The Quiet Volume was an interesting experience, and one that I’m glad I participated in. One thing it did for me was reinforce the idea that I was a stranger to almost everyone in the room, observing them and wondering if they were observing me, too. I recognized the unease it created as the same feeling I get when wandering around in DC; watching people but simultaneously hoping they aren’t watching me.

  I’m sure I could write an entire paper on what other thoughts and ideas The Quiet Volume brought up for me, but this particular essay is headed elsewhere, so I’m going to have to leave it at that. 

After the show was over, we again found ourselves out on the street, and everyone in my group was famished. Our collective hunger was more pressing than trying to be playful and serendipitous, so we picked out a place on Yelp!, headed in its general direction, and then prompted stumbled up on and stopped at a place with reasonable prices and food that looked good.

The restaurant was The Kite and Key, a cute bistro-diner combination that sat us outside, so we could observe the city as we ate. The neighborhood we were in seemed to be on the border of the newly-gentrified and the run-down, with fresh building facades, quirky niche businesses, and young trees on one side of the street, and a set of older, shabbier buildings—complete with a sketchy liquor store—on the other.

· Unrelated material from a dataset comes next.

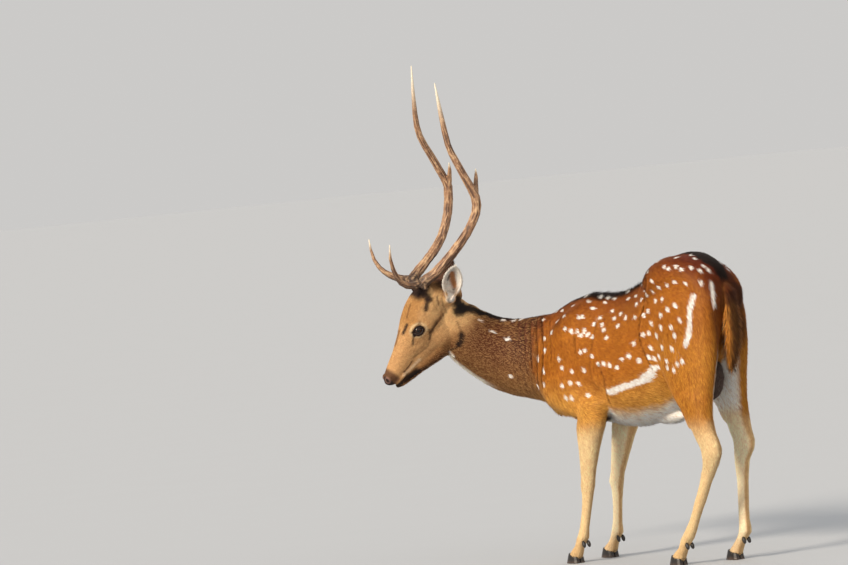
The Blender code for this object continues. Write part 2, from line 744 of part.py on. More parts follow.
# Antlers, in the head's frame: (x, y, z, radius), x counted outwards on either side
ANTLERS = {
    "left": {
        "beam": [
            (0.041, -0.057, 0.1005, 0.0190),
            (0.048, -0.036, 0.104, 0.0180),
            (0.062, 0.001, 0.095, 0.0165),
            (0.090, 0.084, 0.096, 0.0155),
            (0.118, 0.161, 0.107, 0.0148),
            (0.132, 0.228, 0.126, 0.0145),
            (0.135, 0.267, 0.160, 0.0150),
            (0.134, 0.293, 0.221, 0.0125),
            (0.130, 0.318, 0.281, 0.0112),
            (0.125, 0.345, 0.335, 0.0100),
            (0.118, 0.403, 0.406, 0.0078),
            (0.110, 0.476, 0.489, 0.0015),
        ],
        "brow": [
            (0.046, -0.042, 0.106, 0.0125),
            (0.051, -0.068, 0.124, 0.0125),
            (0.056, -0.083, 0.146, 0.0115),
            (0.062, -0.089, 0.170, 0.0100),
            (0.070, -0.085, 0.197, 0.0083),
            (0.078, -0.074, 0.224, 0.0066),
            (0.087, -0.054, 0.256, 0.0045),
            (0.095, -0.022, 0.287, 0.0013),
        ],
        "inner": [
            (0.134, 0.262, 0.154, 0.0100),
            (0.124, 0.296, 0.176, 0.0085),
            (0.112, 0.324, 0.191, 0.0058),
            (0.100, 0.346, 0.204, 0.0015),
        ],
    },
    "right": {
        "beam": [
            (0.041, -0.057, 0.1005, 0.0190),
            (0.049, -0.038, 0.108, 0.0180),
            (0.062, -0.006, 0.104, 0.0165),
            (0.090, 0.068, 0.092, 0.0155),
            (0.118, 0.140, 0.090, 0.0148),
            (0.132, 0.218, 0.117, 0.0145),
            (0.135, 0.285, 0.167, 0.0148),
            (0.134, 0.303, 0.207, 0.0128),
            (0.130, 0.330, 0.282, 0.0114),
            (0.125, 0.355, 0.351, 0.0100),
            (0.118, 0.402, 0.412, 0.0080),
            (0.110, 0.514, 0.519, 0.0015),
        ],
        "brow": [
            (0.046, -0.040, 0.110, 0.0125),
            (0.051, -0.058, 0.132, 0.0125),
            (0.054, -0.067, 0.152, 0.0115),
            (0.060, -0.073, 0.172, 0.0105),
            (0.066, -0.076, 0.196, 0.0090),
            (0.072, -0.074, 0.216, 0.0075),
            (0.080, -0.064, 0.243, 0.0055),
            (0.088, -0.043, 0.271, 0.0036),
            (0.095, -0.020, 0.294, 0.0013),
        ],
        "inner": [
            (0.134, 0.272, 0.156, 0.0100),
            (0.124, 0.305, 0.182, 0.0085),
            (0.112, 0.328, 0.204, 0.0058),
            (0.100, 0.343, 0.224, 0.0015),
        ],
    },
}
# Where each piece of an antler is parted: path, share of its stations, plate size
ANTLER_CUTS = (
    ("brow", 0.26, 0.034),
    ("inner", 0.42, 0.028),
    ("beam", 0.27, 0.042),
    ("beam", 0.455, 0.040),
    ("beam", 0.64, 0.036),
)


def path_point(stations, share):
    """A point and the direction of a path at a share of its stations."""
    rows = smooth_rows(stations, 20)
    at = min(int(share * (len(rows) - 1)), len(rows) - 2)
    here, there = Vector(rows[at][:3]), Vector(rows[at + 1][:3])
    return here, (there - here).normalized()


def whole_antler(name, grow=0.0):
    """The beam, the burr and the two tines in one piece, swelled by grow."""
    paths = {key: mirrored(path, SIDES[name]) for key, path in ANTLERS[name].items()}
    first, second = Vector(paths["beam"][0][:3]), Vector(paths["beam"][1][:3])
    along = (second - first).normalized()
    paths["beam"][0] = (*(first - along * grow), paths["beam"][0][3])
    wide = {key: [(*p[:3], p[3] + grow) for p in path] for key, path in paths.items()}
    beam = round_tube("antler", wide["beam"], 10, 2, OUTWARD)
    turn = along.to_track_quat("Z", "Y").to_matrix().to_4x4()
    radii = (BURR_RADIUS + grow, BURR_RADIUS + grow, 0.0075 + grow)
    burr = ball("burr", first + along * 0.006, radii, turn, 12, 6)
    tines = [round_tube(key, wide[key], 8, 1, OUTWARD) for key in ("brow", "inner")]
    return boolean(beam, [burr] + tines, "UNION", "EXACT")


def build_antler(name):
    paths = {key: mirrored(path, SIDES[name]) for key, path in ANTLERS[name].items()}
    antler = whole_antler(name)
    for path, share, size in ANTLER_CUTS:
        point, normal = path_point(paths[path], share)
        boolean(antler, [slab(point, normal, size)], "DIFFERENCE")
    seeds = {
        "base": path_point(paths["beam"], 0.10)[0],
        "beam": path_point(paths["beam"], 0.36)[0],
        "fork": path_point(paths["beam"], 0.54)[0],
        "top": path_point(paths["beam"], 0.95)[0],
        "brow_tine": path_point(paths["brow"], 0.90)[0],
        "inner_tine": path_point(paths["inner"], 0.90)[0],
    }
    nodes = []
    for piece in shells_apart(antler):
        spot = lambda key: min((seeds[key] - v.co).length for v in piece.data.vertices)
        piece.name = f"antler_{name}_{min(seeds, key=spot)}"
        nodes.append((placed(piece), "antler"))
    return nodes


# Assembly


def tail(name, grow=0.0):
    rows = [
        # y, z, half width, depth
        (0.683, 0.893, 0.0150, 0.0110),
        (0.708, 0.865, 0.0190, 0.0130),
        (0.722, 0.810, 0.0205, 0.0130),
        (0.727, 0.750, TAIL_WIDTH, 0.0130),
        (0.722, 0.690, 0.0190, 0.0115),
        (0.712, 0.645, 0.0120, 0.0085),
        (0.706, 0.622, 0.0040, 0.0040),
    ]
    stations = [(0.0, y, z, w + grow, d + grow, d + grow) for y, z, w, d in rows]
    return loft(name, stations, BACKWARD, sides=12, steps=2)


def scrotum(name, grow=0.0):
    turn = Matrix.Rotation(math.radians(-12), 4, "X")
    return ball(name, (0.0, 0.628, 0.575), (0.027 + grow, 0.029 + grow, 0.060 + grow), turn, 14, 10)


def body_softness(point):
    """Full smoothing on the trunk, little on the slender legs and none near the head."""
    if point.y < -0.22:
        return 0.15 if point.x < 0.20 else 0.05
    return min(1.0, max(0.06, (point.z - 0.44) / 0.12))


def build_body():
    """The torso, the neck and the upper legs."""
    masses = trunk_masses() + [neck_mass()]
    for name, side, stations, _, _ in leg_parts():
        masses.append(loft("leg", stations, AHEAD, DOWN))
        if name.startswith("fore"):
            masses += shoulder_masses(side)
        else:
            masses += haunch_masses(side, STANCE[name][0] - STANCE["hind_left"][0])
    masses += head_masses()
    body = fused("body", masses, BODY_VOXEL, 110, body_softness)
    cut_by_plane(body, NECK_TOP - NECK_TOP_AXIS * GAP / 2, NECK_TOP_AXIS)
    body = largest_shell(body)
    thinned(body, BODY_TRIANGLES * 1.25)
    cutters = [slab(NECK_BASE, NECK_BASE_AXIS, 0.40)]
    for name, side, _, _, _ in leg_parts():
        top = FORE_CUT if name.startswith("fore") else HIND_CUT
        middle = STANCE[name][0] + (0.06 if name.startswith("fore") else -0.02)
        cutters.append(slab(Vector((side * 0.108, middle, top)), UP, 0.2))
    cutters += [tail("tail_room", GAP), scrotum("scrotum_room", GAP)]
    boolean(body, cutters, "DIFFERENCE")
    seeds = {"torso": Vector((0.0, 0.25, 0.86)), "neck": Vector((0.14, -0.28, 0.82))}
    levels = {}
    for name, side, stations, cut, _ in leg_parts():
        seeds["upper_leg_" + name] = Vector(stations[3][:3])
        levels["upper_leg_" + name] = cut + GAP / 2
    nodes = []
    for piece in shells_apart(body):
        spot = lambda key: min((seeds[key] - v.co).length for v in piece.data.vertices)
        key = min(seeds, key=spot)
        del seeds[key]
        piece.name = key
        if key in levels:
            cut_by_plane(piece, (0.0, 0.0, levels[key]), DOWN)
        nodes.append((piece, {"torso": "coat", "neck": "neck_coat"}.get(key, "leg_coat")))
        if not seeds:
            break
    return nodes


def finish(nodes):
    """Sets the animal on its hooves over the origin, and files it with its materials."""
    group = bpy.data.collections.new("chital_stag")
    bpy.context.scene.collection.children.link(group)
    corners = np.array([v.co for thing, _ in nodes for v in thing.data.vertices])
    low, high = corners.min(axis=0), corners.max(axis=0)
    shift = Vector((-(low[0] + high[0]) / 2, -(low[1] + high[1]) / 2, -low[2]))
    for thing, kind in nodes:
        triangulated(thing)
        placed(thing, Matrix.Translation(shift))
        colour, roughness = MATERIALS[kind]
        material = bpy.data.materials.new(thing.name)
        material.use_nodes = True
        surface = material.node_tree.nodes["Principled BSDF"]
        surface.inputs["Base Color"].default_value = (*colour, 1.0)
        surface.inputs["Roughness"].default_value = roughness
        thing.data.materials.clear()
        thing.data.materials.append(material)
        for holder in list(thing.users_collection):
            holder.objects.unlink(thing)
        group.objects.link(thing)
    print("shift", tuple(round(v, 5) for v in shift))


def main():
    clear_scene()
    nodes = build_body() + build_legs() + build_head()
    nodes += build_antler("left") + build_antler("right")
    nodes += [(tail("tail"), "coat"), (scrotum("scrotum"), "skin")]
    finish(nodes)


main()
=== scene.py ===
import math
import bmesh
import bpy
import numpy as np
from mathutils import Matrix, Vector
from mathutils.bvhtree import BVHTree


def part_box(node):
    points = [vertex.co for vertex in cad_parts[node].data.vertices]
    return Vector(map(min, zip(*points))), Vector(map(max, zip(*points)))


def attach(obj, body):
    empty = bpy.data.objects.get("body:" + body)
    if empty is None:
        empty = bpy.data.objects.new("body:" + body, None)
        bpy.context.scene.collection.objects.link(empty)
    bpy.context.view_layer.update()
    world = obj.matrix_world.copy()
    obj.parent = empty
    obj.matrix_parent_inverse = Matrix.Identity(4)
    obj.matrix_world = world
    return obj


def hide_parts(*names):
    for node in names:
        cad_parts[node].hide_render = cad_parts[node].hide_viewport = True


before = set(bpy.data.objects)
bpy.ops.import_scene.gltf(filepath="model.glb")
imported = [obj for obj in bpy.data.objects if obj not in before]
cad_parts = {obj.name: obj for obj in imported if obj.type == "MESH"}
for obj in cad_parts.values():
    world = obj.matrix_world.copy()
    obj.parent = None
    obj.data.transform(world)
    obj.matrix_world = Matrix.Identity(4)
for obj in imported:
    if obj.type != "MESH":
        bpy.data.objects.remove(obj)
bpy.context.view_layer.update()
print("frame loaded,", len(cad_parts), "solids")

# The solids' own drawing frame: x to the animal's left, y to its tail, z up, fore feet near y = 0.
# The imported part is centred, so the scrotum, drawn at a known place, gives how far it was moved.
scrotumDrawn = Vector((0.0, 0.628, 0.575))
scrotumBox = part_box("scrotum")
moved = (scrotumBox[0] + scrotumBox[1]) / 2 - scrotumDrawn
moved.z = 0.0
movedArray = np.array(moved)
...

The Kite and Key was part of the former group. It had quirky décor and looked to be patronized mainly by young, upper-middle class couples and families. The group next to us was sampling microbrews and ordering neat little appetizers before we got there and probably continued long after we left.

Sharon Zukin would have had a field day with this street. It was both figuratively and literally an intersection of the old city and the new city. In her interview, she states that gentrified neighborhoods were marketed as places where:

“…middle-class families could safely reside and find the cheese and the dog equipment and the baby strollers and all the things that a fairly young middle-class family would want in the city except for the sterile atmosphere that was associated with the suburbs.”

 

I counted four young women with strollers and babies entering surrounding apartment buildings during the hour it took us to eat our lunch. There was also a pet boutique a stone’s throw away.

Where we were seemed almost like a personification of what she described and warned against. There was a lack of diversity in terms of cultural background, but judging by the conversations I eavesdropped on, the diversity of ideas was nowhere near as lacking. Perhaps in past cycles of gentrification the opinions were as homogenous as the people taking over neighborhoods that used to be “authentic”, but based on my experience that day, the gentrified neighborhoods can draw in people with different levels of understanding on every issue, and allows them to connect with each other and share their ideas, enriching the intellectual fabric of the city.